また、「警報を出して、かなり時間が経ってからそれが解除された。その間実際には殆ど何も起こらなかった」ということが続けば、多くの人々に「次第に警報を軽視する癖がついてしまう」というリスクが生まれることも危惧されます(オオカミ少年現象)。
今回のカムチャッカ津波に関係して、当社の立場からみた見解を申し上げるとすれば、下記のようになるかと思います。
- 今回の津波は現実には極めて軽微なものだったので、当社が静岡県沿岸に設置していた海洋レーダー施設では、有意な検知はほとんどなされませんでした。

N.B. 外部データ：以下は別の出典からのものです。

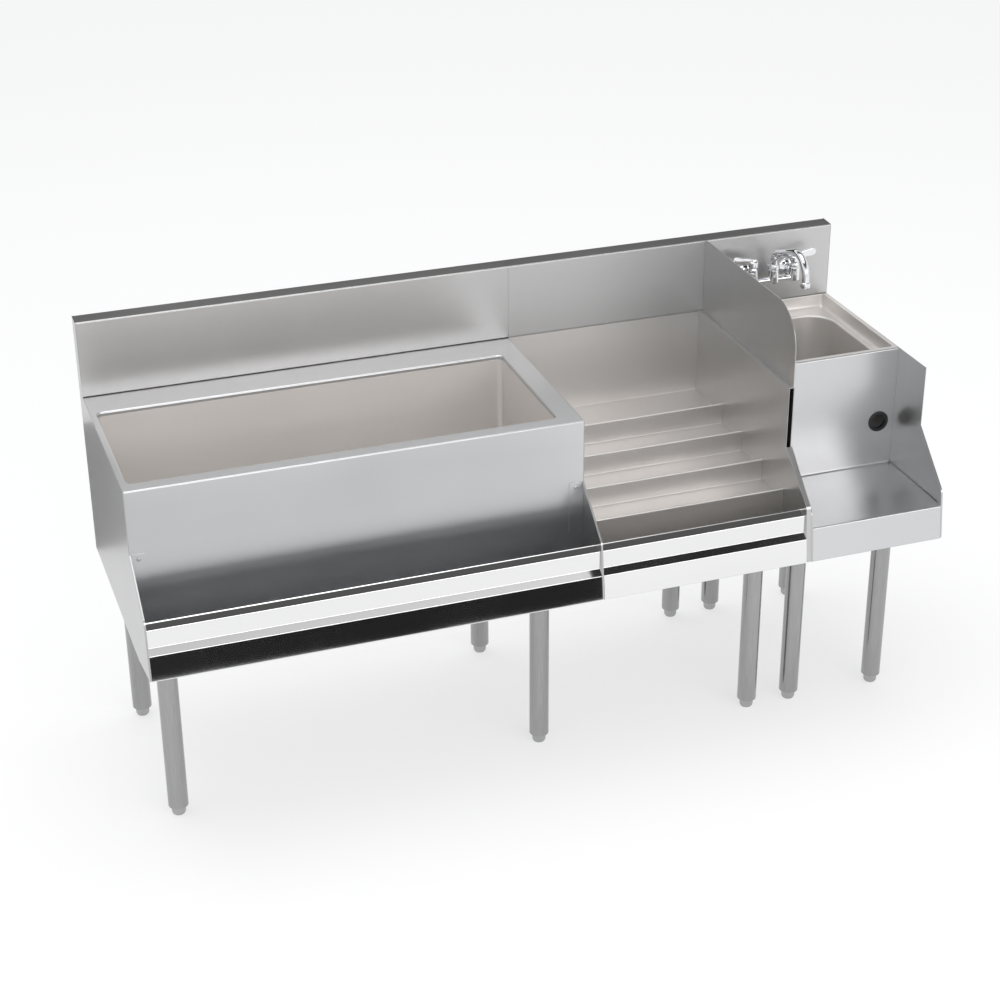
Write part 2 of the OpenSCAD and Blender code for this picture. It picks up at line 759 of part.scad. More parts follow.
valve_r = 12;
valve_low = faucet_z - 16;
valve_top = faucet_z + 15;
boss_r = 12;
bridge_r = 6.5;
spigot_r = spout_r + 1.5;
spigot_low = faucet_z + 2;
shank_end = y_wall - 2;
shank_nut_h = 9;
// Behind its nut a shank goes on as a thinner inlet
inlet_r = shank_r - 0.8;
inlet_y = y_splash + sheet + shank_nut_h + thread_out;

module faucet_body() {
    color("silver") difference() {
        union() {
            translate([faucet_x - faucet_centres / 2, faucet_y, valve_low + bridge_r + 0.5])
                rotate([0, 90, 0]) cylinder(h = faucet_centres, r = bridge_r);
            for (side = [-1, 1])
                translate([faucet_x + side * faucet_centres / 2, faucet_y, valve_low]) {
                    cylinder(h = valve_top - valve_low, r = valve_r);
                    translate([0, 0, -2]) cylinder(h = 2, r1 = valve_r - 3, r2 = valve_r);
                    translate([0, 0, faucet_z - valve_low]) rotate([-90, 0, 0]) {
                        cylinder(h = inlet_y - faucet_y, r = shank_r);
                        cylinder(h = shank_end - faucet_y, r = inlet_r);
                    }
                }
            translate([faucet_x, faucet_y, valve_low]) {
                cylinder(h = valve_top - valve_low, r = boss_r);
                translate([0, 0, -2]) cylinder(h = 2, r1 = boss_r - 3, r2 = boss_r);
            }
        }
        translate([faucet_x, faucet_y, spigot_low])
            cylinder(h = valve_top - spigot_low + cut, r = spigot_r + run_fit);
        for (side = [-1, 1])
            translate([faucet_x + side * faucet_centres / 2, y_splash, faucet_z])
                rotate([-90, 0, 0]) cylinder(h = splash_t, r = inlet_r - 2.7);
    }
}

wall_flange_r = 26;
wall_flange_h = 8;

module faucet_wall_flanges() {
    profile = [
        [shank_r + seat_gap, 0], [wall_flange_r, 0], [wall_flange_r, wall_flange_h / 4],
        [wall_flange_r - 2, wall_flange_h / 2], [shank_r + 4, wall_flange_h],
        [shank_r + seat_gap, wall_flange_h]
    ];
    color("silver") for (side = [-1, 1])
        translate([faucet_x + side * faucet_centres / 2, y_splash, faucet_z])
            rotate([90, 0, 0]) rotate_extrude() polygon(profile);
}

module faucet_shank_nuts() {
    color("goldenrod") for (side = [-1, 1])
        translate([faucet_x + side * faucet_centres / 2, y_splash + sheet, faucet_z])
            rotate([-90, 0, 0]) difference() {
                cylinder(h = shank_nut_h, r = shank_r + 7, $fn = 6);
                translate([0, 0, -cut]) cylinder(h = shank_nut_h + 2 * cut, r = shank_r + run_fit);
            }
}

bonnet_h = 11;
stem_top = valve_top + bonnet_h + 10;
valve_stem_r = 4.5;

module valve_bonnets() {
    color("silver") for (side = [-1, 1])
        translate([faucet_x + side * faucet_centres / 2, faucet_y, valve_top]) {
            cylinder(h = 5, r = valve_r - 1);
            translate([0, 0, 5]) cylinder(h = bonnet_h - 5, r1 = valve_r - 2, r2 = valve_r - 4);
            cylinder(h = stem_top - valve_top, r = valve_stem_r);
        }
}

handle_low = valve_top + bonnet_h + seat_gap;
handle_h = 14;
hub_r = 11.5;
blade_t = 6;
blade_h = 18;
blade_rise = 18;

// A lever handle on its stem: a round hub with an upright blade along +X
module lever_handle() {
    tip = lever_len - blade_h / 2;
    difference() {
        union() {
            cylinder(h = handle_h - 2, r = hub_r);
            translate([0, 0, handle_h - 2]) cylinder(h = 2, r1 = hub_r, r2 = hub_r - 2);
            translate([0, blade_t / 2, 0]) rotate([90, 0, 0]) linear_extrude(blade_t) {
                polygon([
                    [1 - hub_r, 3], [tip, blade_rise - blade_h / 2],
                    [tip, blade_rise + blade_h / 2], [3 - hub_r, handle_h + 4]
                ]);
                translate([tip, blade_rise]) circle(blade_h / 2);
            }
        }
        translate([0, 0, -cut])
            cylinder(h = stem_top - handle_low + cut + seat_gap, r = valve_stem_r + run_fit);
    }
}

module handle_left() {
    color("silver") translate([faucet_x - faucet_centres / 2, faucet_y, handle_low])
        rotate([0, 0, 180]) lever_handle();
}

module handle_right() {
    color("silver") translate([faucet_x + faucet_centres / 2, faucet_y, handle_low])
        lever_handle();
}

// The spout lies in the plane of its swivel axis: up, a bend, a rising run, and a
// bend down to the outlet. Points are [forward, up] from the axis at bend_h
bend_h = valve_top + 19;
outlet_len = 18;
run_start = [spout_bend_r * (1 - sin(spout_rise)), spout_bend_r * cos(spout_rise)];
run_end_f = spout_reach - spout_end_r * (1 + sin(spout_rise));
run_len = (run_end_f - run_start[0]) / cos(spout_rise);
run_end = [run_end_f, run_start[1] + run_len * sin(spout_rise)];
end_centre = run_end + spout_end_r * [sin(spout_rise), -cos(spout_rise)];

// forward and up become -Y and +Z about the swivel axis
module on_spout(p) {
    translate([faucet_x, faucet_y - p[0], bend_h + p[1]]) children();
}

// The bends are drawn a little thinner than the straight runs, which reach into them
draw = 0.1;
overlap = 0.5;

module spout_bend(at, radius, start, sweep) {
    on_spout(at) rotate([90, 0, 90]) rotate([0, 0, start])
        rotate_extrude(angle = sweep, $fn = 64) translate([radius, 0]) circle(spout_r - draw);
}

module spout_solid() {
    translate([faucet_x, faucet_y, spigot_low + 1])
        cylinder(h = bend_h - spigot_low - 1 + overlap, r = spout_r);
    spout_bend([spout_bend_r, 0], spout_bend_r, 0, 90 - spout_rise);
    on_spout(run_start) rotate([90 - spout_rise, 0, 0]) translate([0, 0, -overlap])
        cylinder(h = run_len + 2 * overlap, r = spout_r);
    spout_bend(end_centre, spout_end_r, 90 - spout_rise, 90 + spout_rise);
    on_spout([spout_reach, end_centre[1] - outlet_len])
        cylinder(h = outlet_len + overlap, r = spout_r);
}

module spout() {
    color("silver") difference() {
        union() {
            spout_solid();
            translate([faucet_x, faucet_y, spigot_low + 1])
                cylinder(h = valve_top - spigot_low - 1, r = spigot_r);
        }
        translate([faucet_x, faucet_y, spigot_low]) cylinder(h = 14, r = spout_r - 1.5);
        on_spout([spout_reach, end_centre[1] - outlet_len - cut])
            cylinder(h = outlet_len + cut, r = spout_r - 1.2);
    }
}

module spout_nut() {
    color("silver") translate([faucet_x, faucet_y, valve_top]) difference() {
        union() {
            cylinder(h = 8, r = boss_r + 1, $fn = 6);
            translate([0, 0, 8]) cylinder(h = 3, r1 = boss_r - 2, r2 = boss_r - 4);
        }
        translate([0, 0, -cut]) cylinder(h = 20, r = spout_r + seat_gap);
    }
}

module aerator() {
    color("silver") on_spout([spout_reach, end_centre[1] - outlet_len]) difference() {
        union() {
            translate([0, 0, -3]) cylinder(h = 3, r1 = spout_r + 1.2, r2 = spout_r + 2.6);
            cylinder(h = 9, r = spout_r + 2.6);
            translate([0, 0, 9]) cylinder(h = 2, r1 = spout_r + 2.6, r2 = spout_r + 1);
        }
        cylinder(h = 20, r = spout_r + run_fit);
        translate([0, 0, -3 - cut]) cylinder(h = 2 + cut, r = spout_r - 1);
    }
}

// ---------------------------------------------------------------- legs and feet

leg_x = [
    x_left + leg_in_left, x_seam_bin - leg_in_bin,
    x_seam_sink - leg_in_display, x_seam_sink + leg_in_sink, x_right - leg_in_right
];
function leg_front_y(i) = y_body + (i < 2 ? leg_back_bin : leg_back_front);
leg_rear_y = y_splash - leg_back_rear;

// The ten leg places, front and rear at each of the five stations
leg_places = [for (i = [0:4], y = [leg_front_y(i), leg_rear_y]) [leg_x[i], y]];

channel_w = 52;
channel_t = 2;
socket_r = leg_r + seat_gap + 3;
socket_h = 45;
socket_plate = 4;
leg_top = underside_h - socket_plate;

// Open channels from front to back over each leg pair, and one across under the shelf
module leg_channels() {
    high = foam_floor_h;
    front = y_body + sheet;
    color("darkgray") difference() {
        union() {
            for (x = leg_x)
                block([x - channel_w / 2, front, underside_h],
                    [x + channel_w / 2, y_wall - sheet, high]);
            block([x_seam_sink + sheet + hem_t, front, underside_h],
                [x_right - sheet - hem_t, front + channel_w, high]);
        }
        for (x = leg_x)
            block([x - channel_w / 2 + channel_t, y_body, underside_h + channel_t],
                [x + channel_w / 2 - channel_t, y_wall, high + cut]);
        block([x_seam_sink, front + channel_t, underside_h + channel_t],
            [x_right, front + channel_w - channel_t, high + cut]);
    }
}

module leg_sockets() {
    color("gray") for (p = leg_places) translate([p[0], p[1], underside_h]) difference() {
        union() {
            translate([0, 0, -socket_plate]) cylinder(h = socket_plate, r = socket_r + 2);
            translate([0, 0, -socket_h]) cylinder(h = socket_h, r = socket_r);
        }
        translate([0, 0, -socket_h - cut])
            cylinder(h = socket_h + cut - socket_plate, r = leg_r + seat_gap);
    }
}

module leg_tube(p) {
    translate([p[0], p[1], foot_h]) difference() {
        cylinder(h = leg_top - foot_h, r = leg_r);
        translate([0, 0, -cut]) cylinder(h = leg_top - foot_h + 2 * cut, r = leg_r - leg_wall);
    }
}

module legs_bin() {
    color("lightgray") for (i = [0:3]) leg_tube(leg_places[i]);
}

module legs_display() {
    color("lightgray") for (i = [4:5]) leg_tube(leg_places[i]);
}

module legs_sink() {
    color("lightgray") for (i = [6:9]) leg_tube(leg_places[i]);
}

insert_h = stem_len + 12;

module leg_inserts() {
    color("dimgray") for (p = leg_places) translate([p[0], p[1], foot_h]) difference() {
        cylinder(h = insert_h, r = leg_r - leg_wall);
        translate([0, 0, -cut]) cylinder(h = stem_len + cut + seat_gap, r = stem_r + run_fit);
    }
}

module foot(i) {
    profile = [
        [0, 0], [foot_r - 4, 0], [foot_r - 1.5, 2], [foot_r, foot_h * 0.35],
        [foot_r, foot_h - 3], [foot_r - 2, foot_h - seat_gap], [stem_r, foot_h - seat_gap],
        [stem_r, foot_h + stem_len - 1], [stem_r - 1, foot_h + stem_len], [0, foot_h + stem_len]
    ];
    p = leg_places[i - 1];
    color("dimgray") translate([p[0], p[1], 0]) rotate_extrude() polygon(profile);
}

// ---------------------------------------------------------------- drawing

splash_bin();
splash_display();
splash_sink();
splash_end_caps();
end_panel_left();
bin_side_panel();
display_side_panel();
sink_side_panel();
end_panel_right();
bin_top_frame();
bin_liner();
bin_insulation();
bin_front_panel();
bin_bottom_panel();
bin_drain_fitting();
bin_drain_locknut();
bin_strainer_plate();
bin_rail();
display_rail();
rail_brackets();
rail_screws();
display_back();
display_tiers();
side_guard();
sink_deck();
sink_bowl();
sink_front_panel();
blender_shelf();
cord_grommet();
sink_back_panel();
sink_drain_flange();
sink_drain_locknut();
sink_tailpiece();
basket_strainer();
faucet_body();
faucet_wall_flanges();
faucet_shank_nuts();
valve_bonnets();
handle_left();
handle_right();
spout();
spout_nut();
aerator();
leg_channels();
leg_sockets();
legs_bin();
legs_display();
legs_sink();
leg_inserts();
foot(1);  // foot_1
foot(2);  // foot_2
foot(3);  // foot_3
foot(4);  // foot_4
foot(5);  // foot_5
foot(6);  // foot_6
foot(7);  // foot_7
foot(8);  // foot_8
foot(9);  // foot_9
foot(10);  // foot_10
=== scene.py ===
# %% [markdown]
# An underbar work station in folded stainless sheet: an insulated ice bin, a tiered
# bottle display and a narrow blender station with a small sink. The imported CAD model
# is the frame. It gives every size and carries the joints. This script gives it its
# looks: every visible sheet is folded again with real bend radii, the tubs are drawn,
# the faucet is turned and cast, and each surface gets its finish.

# %% Load the frame
import math
import bmesh
import bpy
from mathutils import Matrix, Vector


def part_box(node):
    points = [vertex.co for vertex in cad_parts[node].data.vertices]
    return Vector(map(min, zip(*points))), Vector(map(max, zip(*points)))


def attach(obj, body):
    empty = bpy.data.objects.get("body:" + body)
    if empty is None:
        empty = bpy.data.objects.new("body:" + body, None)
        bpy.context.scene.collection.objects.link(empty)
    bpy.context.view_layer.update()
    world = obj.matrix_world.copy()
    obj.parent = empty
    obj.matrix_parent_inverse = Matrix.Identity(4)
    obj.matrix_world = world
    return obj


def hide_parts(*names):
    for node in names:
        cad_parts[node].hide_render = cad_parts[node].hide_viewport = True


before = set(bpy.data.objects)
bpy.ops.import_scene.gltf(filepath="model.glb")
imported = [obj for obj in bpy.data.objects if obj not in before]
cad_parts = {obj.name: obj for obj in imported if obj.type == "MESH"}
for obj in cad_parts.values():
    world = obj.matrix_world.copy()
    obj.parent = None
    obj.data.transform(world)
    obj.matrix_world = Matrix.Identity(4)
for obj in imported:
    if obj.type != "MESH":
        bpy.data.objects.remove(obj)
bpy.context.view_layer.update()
MM = 0.001

# %% [markdown]
# The camera stands where the photographer stood: well back, a little to the left, and
# above the rim, so that the tubs' floors show. A long lens keeps the far legs nearly as
# tall as the near ones. Three turns set it: the tilt down, the swing to the right, and
# a very small roll.

# %% Camera
CAMERA_PLACE = Vector((-1.3105, -3.6669, 2.5047))
SWING = 0.334
TILT_DOWN = 0.473
ROLL = -0.007
SENSOR = 36
LENS = 75.41

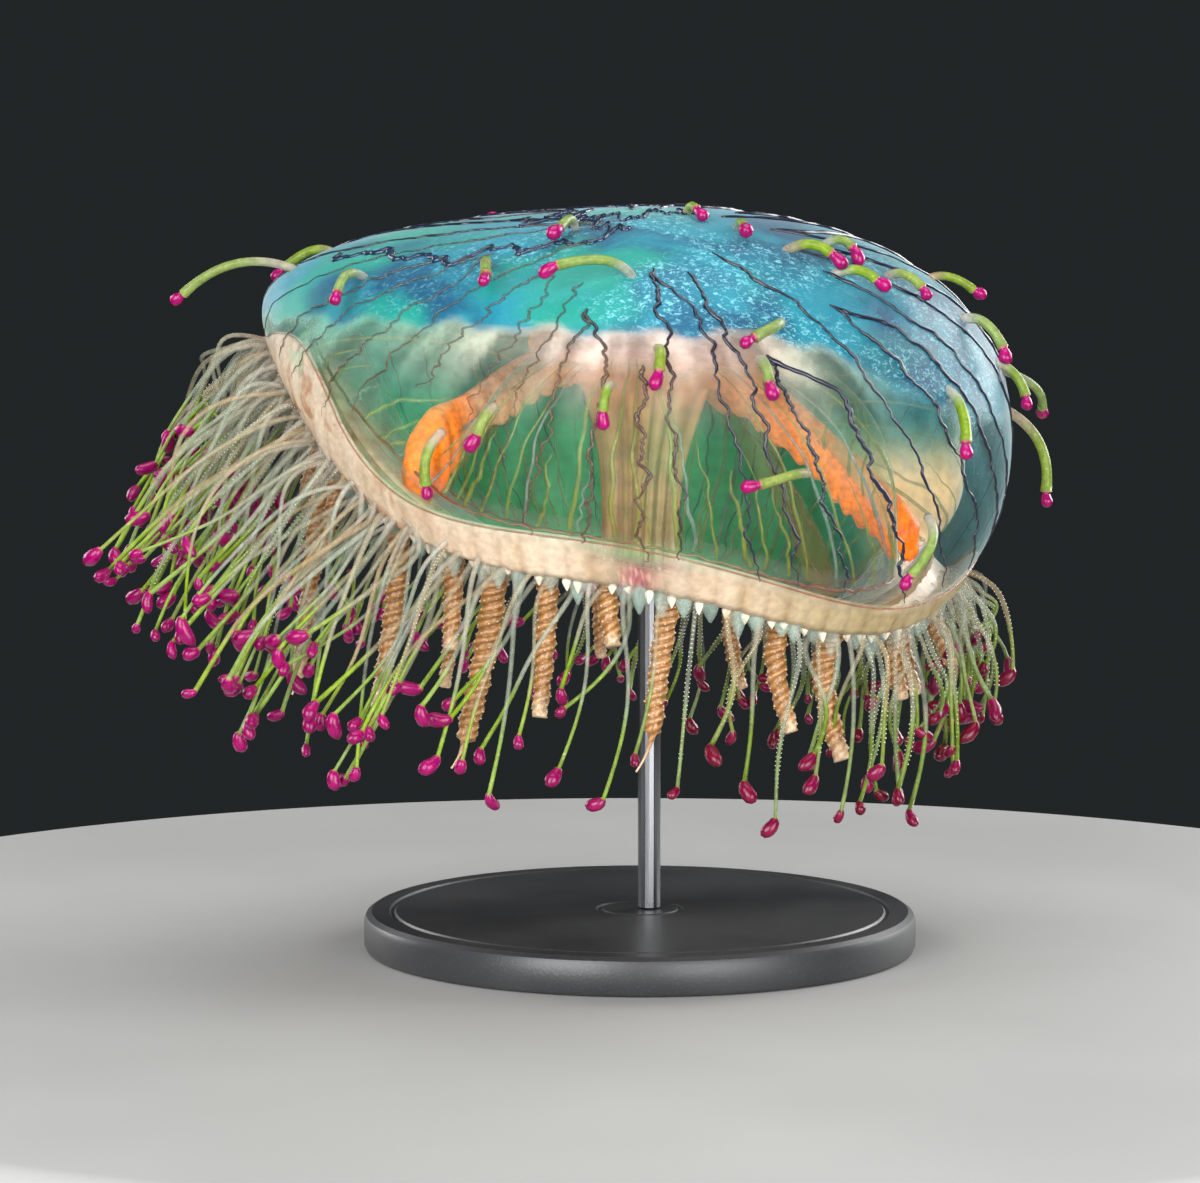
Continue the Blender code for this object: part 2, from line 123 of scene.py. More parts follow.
# The nettle band
NETTLE_CELLS = 96
CELL_COLUMNS = 11
NETTLE_TOP = 0.942  # share of the outer face where the band begins
NETTLE_WIDER = 0.026  # and how much higher that is in the middle of the near side
NETTLE_MIDDLE = radians(256)
NETTLE_SPREAD = radians(34)
CORNER_WIDER = 0.19  # and in the near corner of the high side
CORNER_MIDDLE = radians(208)
CORNER_SPREAD = radians(15)

# Fine tentacles
CAD_FINE = 64  # in the solids
MORE_FINE = 280
FINE_REACH = (4.0, 20.0, 9.0)  # everywhere, and more on the high and the low side
FINE_DROP = (21.0, 16.0, 9.0)  # everywhere, and more round the long and the low angle
FINE_LONG_ANGLE = radians(215)
FINE_LOW_ANGLE = radians(315)
FINE_DRIFT = -3.5
FINE_SPREAD = 1.2
HIGH_ANGLE = radians(190)
SWEEP_ANGLE = radians(214)
SWEEP_FURTHER = 0.7
SWEEP_LEAN = 0.7  # how much these turn towards the high side
LEAN_ANGLE = radians(240)
LEAN_REACH = 13.0  # how far the tips near this angle drift towards the high side
STALK_STEPS = 20
BULB_RADIUS = 1.08
BULB_LENGTH = 3.6
BULB_SHARES = np.array([0.0, 0.10, 0.26, 0.45, 0.64, 0.80, 0.92, 1.0])
BULB_WIDTHS = np.array([0.36, 0.58, 0.78, 0.94, 1.00, 0.92, 0.62, 0.10])
BEAD_ROWS = 2
BEAD_SIDES = 12
BEAD_TWIST = 30.0  # length of stalk to one turn of a row of beads

# Short tentacles of the outer face: angle, share, length, and heading from straight down
EXUMBRELLA_TENTACLES = (
    (212, 0.50, 9, -30), (188, 0.60, 20, 5), (250, 0.24, 7, 0), (237, 0.39, 11, -35),
    (268, 0.41, 13, 75), (240, 0.78, 9, 5), (248, 0.72, 5, 20), (265, 0.66, 5, 10),
    (272, 0.58, 5, 0), (293, 0.50, 10, 55), (288, 0.58, 5, 0), (294, 0.76, 11, 85),
    (324, 0.62, 12, 30), (317, 0.80, 13, 50), (290, 0.14, 5, 0), (300, 0.22, 5, 20),
    (306, 0.30, 8, -30), (312, 0.37, 7, -40), (322, 0.28, 6, 0), (328, 0.38, 7, 0),
    (342, 0.50, 9, 10), (352, 0.40, 8, -10), (349, 0.60, 8, 10), (352, 0.62, 13, -40),
    (1, 0.70, 16, 10), (25, 0.56, 12, 0), (50, 0.70, 12, 20), (70, 0.38, 9, -20),
    (95, 0.60, 12, 0), (120, 0.38, 10, 20), (138, 0.36, 9, 180), (151, 0.64, 12, -10),
    (165, 0.50, 12, 0),
)  # fmt: skip
ROOT_DEPTH = 0.54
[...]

- 7/30 21:50に気象庁が御前崎に設置した潮位計は、今回のこの地域での最大
級である40 cmの津波を計測していますが、この津波は、志摩半島の南方約100 km(東経33.5度 北緯 137度 水深約2,000 m)の海底に設置されたDONETの計測器では、同日 11 : 30ごろに約 2 cmの津波が襲来したことが計測されています。(DONETの観測点の東端はこの地点で、静岡県の真南には観測点がありません。)
- 一般論としては、この程度の小さい津波は、当社の海洋レーダーが把握する極めて小さい流速変化は、雑音に影響されて埋没してしまい、有意な変化として計測することはできません。しかし、今回も、ノイズの小さい時間帯(7月31日03時から06頃)において、海岸より12 kmの水深50m未満の浅海の海域では、当社のレーダによっても、30㎝程度の津波を検知できました。
- 仮に今回の津波がもっと大きなものであったなら、当社の海洋レーダー施設は、津波がDONET、S-net、N-netなどの観測点で計測された後も、それを越えて海岸に向かう間、広い海面での計測を継続し続け、時々刻々と状況を伝えることができたと思われます。
- 上記は、DONET、S-net、N-net のような巨額の費用をかけて建設したシステムが存在している場所でも、ORNISのシステムはそれなりの重要な役割を果たせることを語っておりますが、このようなシステムが存在していない場所(例えばS-netとDONETのカバー範囲の隙間)、更にはこういったシステムの建設が将来とも財務的に困難と思われる場所(例えば日本海沿岸)では、その貢献は格段に大きいものになるでしょう。
- 更に言うなら、沖に流された人達の救出や救援物資の早期搬入のためには、津波が引いて行った後の海面の状況を正確に知る必要がありますが、これについてもORNISのシステムは多大な貢献ができますし、それ以外には現状ではいかなるシステムもこの役割を果たせません。
以上を総合し、当社としては、気象庁には「当社のシステムの有益性と信頼性」及び「コストの妥当性」を十分に検証していただき、「住民に対して警報や注意報を出すことが義務付けられている唯一の政府機関」として、その責務の履行に万全を期していただけるよう、切にお願いしたい次第です。